Students Take Back the Night
By Ellie Corso
Students and community members marched and chanted, “Hey hey, ho ho, sexual assault has got to go” and made plenty of noise in taking a stand against sexual violence for Take Back the Night on Friday.
Men and women met in the SU where they marched to the downtown Plaza. Women’s Resource Center advocates and peacemakers organized the march. People held signs, banged on drums, blew whistles and raised awareness about sexual abuse as part of the Yell It! Tell It! Stop Sexual Assault Campaign.

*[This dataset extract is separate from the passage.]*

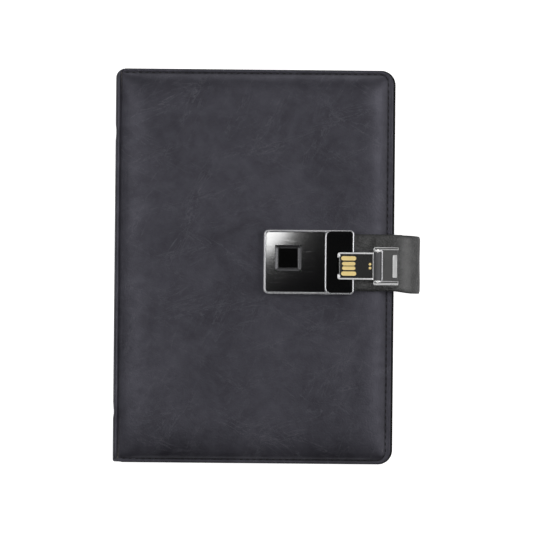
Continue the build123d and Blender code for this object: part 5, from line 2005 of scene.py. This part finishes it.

Jennifer Garcia, who works for the WRC, helped plan the event. All week, WRC members have presented the Clothesline Project to raise awareness for the campaign. The Clothesline Project allows people who have been affected by sexual assault to design T-shirts, and the shirts are put together in a collection, displayed on clotheslines.
Take Back the Night is thought to have begun in England in 1877 and didn’t reach the United States until 1978. The event is designed to inspire survivors of sexual assault and encourage the local community to take action against sexual violence.
Sociology professor Erika Giesen shared an inspirational speech to all participants before the march took place.
“We are manifesting night and days of freedom when we can play in the darkness and embrace it. Take Back the Night is really important, the moon, the stars, and the night, it misses us, so we need to get back out there,” Giesen said.
“What do we want? Safe streets! When do we want them? Now!” was shouted by all the participants in the march and projected with a loud speaker.
The signs held said, “No, means no,” “Respect women” and “Rape is a violent crime; hold perpetrators responsible.” Cars driving by honked in support, onlookers cheered and people stepped out of their homes to yell in support. “People unite, take back the night!” “Sexist, rapist, anti-gay, you can’t take our night away!”
Associated Students of Southern Oregon University President Monique Teal participated in the candlelight vigil to help protect the community.
“The least I can do is march and hold a sign and hold a candle and hear the stories,” Teal said.
Judy Haas, a nontraditional student, woke up that morning and dressed up because she realized she wanted to celebrate. After years of childhood sexual abuse and domestic violence, Haas decided it was time to recognize what had happened to her and share her story.
“These people, women, survivors, allies coming together and joining and saying we stand here together, it’s very healing,” Haas said.
When the marchers reached downtown, a candlelight vigil was held. People shared personal stories about their own encounters or talked of people they knew who have suffered from sexual violence. Tears were shared as people put their arms around each other, and the crowd cheered in support of everyone in the circle.
“It’s empowering to be able to march. The night and the candlelight vigil is cool because people get to share their stories and experiences,” Garcia said.
“There’s no doubt in my mind that as we walk towards this plaza, that women, children and even men are suffering right now at the hands of another person,” Haas said. “We may only reach a couple of people this evening, but that’s how it starts and it builds.”